I have a list of 200 twitter usernames (username_list) and I want a dataframe of how many times they are retweeted. The original data (overly simplified) looks like this:
screen_name retweet_screen_name
1 screen_name1 retweet_screen_name1
2 screen_name1 retweet_screen_name2
3 screen_name2 retweet_screen_name1
4 screen_name1 retweet_screen_name1
5 screen_name3 retweet_screen_name2
The end dataframe will look something like below and would be interpreted as screen_name1 has retweeted retweet_screen_name1 two times.
retweet_screen_name1 retweet_screen_name2 .......... retweet_screen_name200
screen_name1 2 1 etc
screen_name2 1 0 etc
screen_name3 0 1 etc
The code below is my start...
## maybe add in a loop .... for (username in username_list) ...

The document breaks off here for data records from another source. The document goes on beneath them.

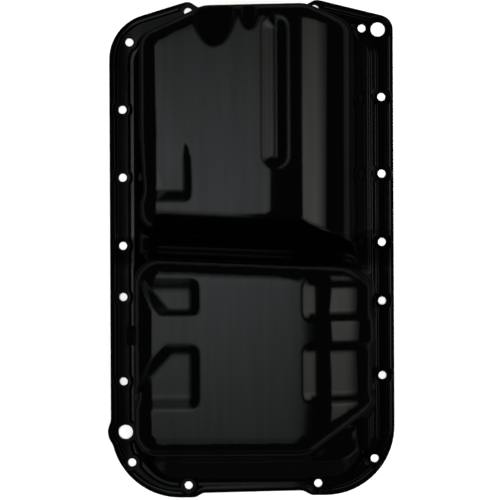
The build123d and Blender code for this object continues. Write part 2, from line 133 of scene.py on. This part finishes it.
def ramp(tree, source, output, start, stop, low=0.0, high=1.0, kind="LINEAR"):
    """Runs from low to high while the source's output runs from start to stop."""
    return node(tree, "ShaderNodeMapRange", [("Value", source, output)], interpolation_type=kind,
                in_From_Min=start, in_From_Max=stop, in_To_Min=low, in_To_Max=high)


def times(tree, first, second):
    """Product of the first outputs of two nodes."""
    return node(tree, "ShaderNodeMath", [(0, first, 0), (1, second, 0)], operation="MULTIPLY")


def less_from_one(tree, source):
    """One less the first output of a node."""
    return node(tree, "ShaderNodeMath", [(1, source, 0)], operation="SUBTRACT", in_0=1.0)


def bumped(tree, height, distance, below=None):
    """Surface normal raised by the first output of a node, over the normal of another node."""
    links = [("Height", height, 0)]
    if below:
        links.append(("Normal", below, "Normal"))
    return node(tree, "ShaderNodeBump", links, in_Strength=1.0, in_Distance=distance)


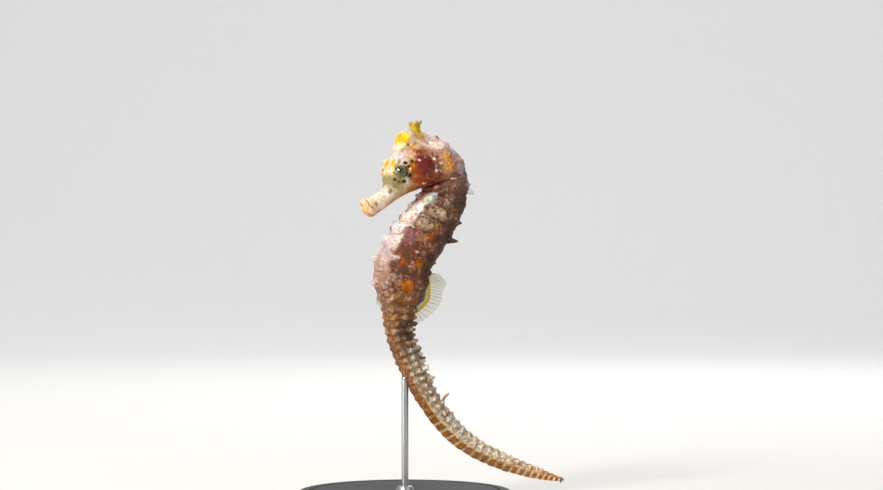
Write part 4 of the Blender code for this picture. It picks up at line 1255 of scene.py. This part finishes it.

retweet.counts <- function(username) {
countCol <- all_text %>%
select(screen_name, created_at, retweet_screen_name) %>%
mutate(year = substr(created_at, 1, 4)) %>%
filter(year > 2017 & year < 2021) %>%
group_by(screen_name) %>%
summarise(username = sum(retweet_screen_name == username, na.rm = TRUE))
return(countCol)
}
I also found this code and think it could potentially be helpful.
library(dplyr)
library(purrr)
all_text %>%
map(~table(.x)) %>%
lapply(as_tibble) %>%
bind_rows(.id = "var")
Help is needed!